• PROBLEM REQUIREMENTS: All of the data below should be written out exactly.
————————
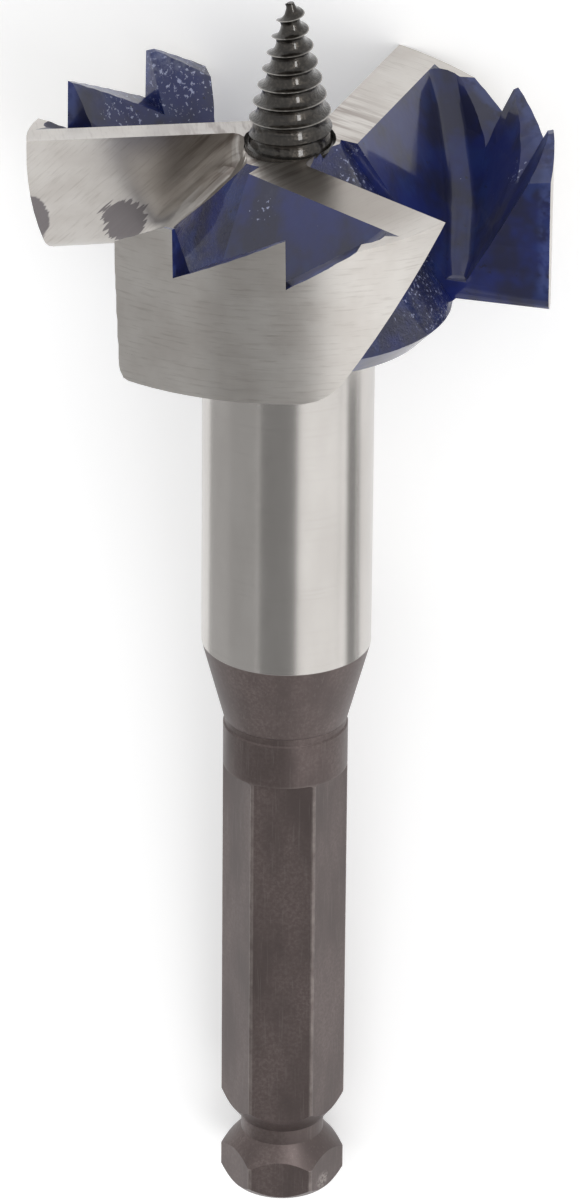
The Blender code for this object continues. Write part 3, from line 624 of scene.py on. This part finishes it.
def smooth_normals(mesh, kinds):
    """A normal for each corner of each face. On turned surfaces it is the surface's own; elsewhere
    it is shared among the faces of one finish that meet at less than the sharp angle."""
    places = [vert.co.copy() for vert in mesh.vertices]
    faces = mesh.polygons
    sides = []
    around = [[] for _ in places]
    for face in faces:
        corners = [places[i] for i in face.vertices]
        inside = kinds[face.index] == GROUND and face.center.xy.length < HEAD_RADIUS - RIM_SKIN
        sides.append(0 if inside else turned_side(face.normal, corners))
        for i in face.vertices:
            around[i].append(face.index)
    normals = []
    for face in faces:
        own = face.normal
        lacquered = kinds[face.index] in (LACQUER, CAST)
        least = math.cos(LACQUERED_SHARP_ANGLE if lacquered else SHARP_ANGLE)
        for i in face.vertices:
            if sides[face.index]:
                out = places[i].xy.normalized() * own.xy.length * sides[face.index]
                normals.append(Vector((*out, own.z)).normalized())
                continue
            total = Vector()
            for other in around[i]:
                same = kinds[other] == kinds[face.index] and not sides[other]
                if same and faces[other].normal.dot(own) > least:
                    total += faces[other].normal * faces[other].area
            normals.append(total.normalized() if total.length > 0 else own.copy())
    return normals


def finish_head(piece):
    """Gives each face its finish and its place in the grinding lines, lays the piece on its back
    and sets its shading normals."""
    mesh = piece.data
    places = [vert.co.copy() for vert in mesh.vertices]
    grind = mesh.uv_layers.new(name="grind")
    kinds = []
    for face in mesh.polygons:
        kind = face_kind(face.center, face.normal)
        kinds.append(kind)
        face.material_index = kind
        if kind == GROUND:
            corners = [face.center.lerp(places[i], CORNER_SHARE) for i in face.vertices]
            flats = [grind_place(corner, face.normal) for corner in corners]
            along = [u for u, _ in flats]
            if max(along) - min(along) > RIM_SEAM_GAP:
                turn_round = 2 * math.pi * HEAD_RADIUS
                flats = [(u + turn_round if u < 0 else u, v) for u, v in flats]
            for loop, flat in zip(face.loop_indices, flats):
                grind.data[loop].uv = flat
    normals = [rest_turn @ normal for normal in smooth_normals(mesh, kinds)]
    mesh.transform(upright_to_rest)
    mesh.shade_smooth()
    mesh.normals_split_custom_set(normals)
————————
• EXERCISE RESPONSE:
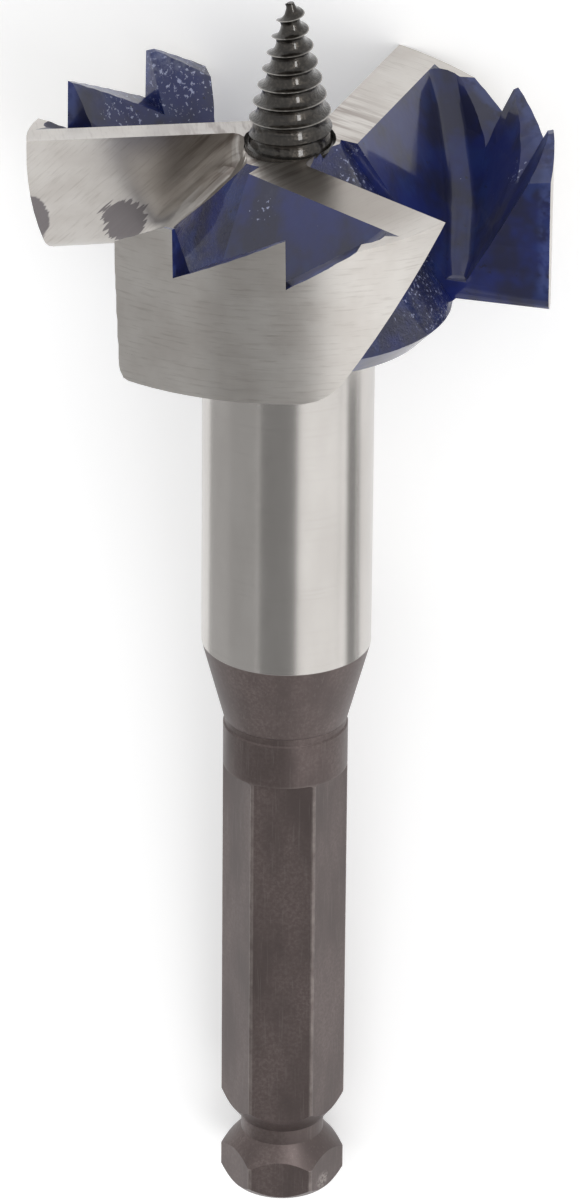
The Blender code for this object continues. Write part 3, from line 624 of scene.py on. This part finishes it.
def smooth_normals(mesh, kinds):
    """A normal for each corner of each face. On turned surfaces it is the surface's own; elsewhere
    it is shared among the faces of one finish that meet at less than the sharp angle."""
    places = [vert.co.copy() for vert in mesh.vertices]
    faces = mesh.polygons
    sides = []
    around = [[] for _ in places]
    for face in faces:
        corners = [places[i] for i in face.vertices]
        inside = kinds[face.index] == GROUND and face.center.xy.length < HEAD_RADIUS - RIM_SKIN
        sides.append(0 if inside else turned_side(face.normal, corners))
        for i in face.vertices:
            around[i].append(face.index)
    normals = []
    for face in faces:
        own = face.normal
        lacquered = kinds[face.index] in (LACQUER, CAST)
        least = math.cos(LACQUERED_SHARP_ANGLE if lacquered else SHARP_ANGLE)
        for i in face.vertices:
            if sides[face.index]:
                out = places[i].xy.normalized() * own.xy.length * sides[face.index]
                normals.append(Vector((*out, own.z)).normalized())
                continue
            total = Vector()
            for other in around[i]:
                same = kinds[other] == kinds[face.index] and not sides[other]
                if same and faces[other].normal.dot(own) > least:
                    total += faces[other].normal * faces[other].area
            normals.append(total.normalized() if total.length > 0 else own.copy())
    return normals


def finish_head(piece):
    """Gives each face its finish and its place in the grinding lines, lays the piece on its back
    and sets its shading normals."""
    mesh = piece.data
    places = [vert.co.copy() for vert in mesh.vertices]
    grind = mesh.uv_layers.new(name="grind")
    kinds = []
    for face in mesh.polygons:
        kind = face_kind(face.center, face.normal)
        kinds.append(kind)
        face.material_index = kind
        if kind == GROUND:
            corners = [face.center.lerp(places[i], CORNER_SHARE) for i in face.vertices]
            flats = [grind_place(corner, face.normal) for corner in corners]
            along = [u for u, _ in flats]
            if max(along) - min(along) > RIM_SEAM_GAP:
                turn_round = 2 * math.pi * HEAD_RADIUS
                flats = [(u + turn_round if u < 0 else u, v) for u, v in flats]
            for loop, flat in zip(face.loop_indices, flats):
                grind.data[loop].uv = flat
    normals = [rest_turn @ normal for normal in smooth_normals(mesh, kinds)]
    mesh.transform(upright_to_rest)
    mesh.shade_smooth()
    mesh.normals_split_custom_set(normals)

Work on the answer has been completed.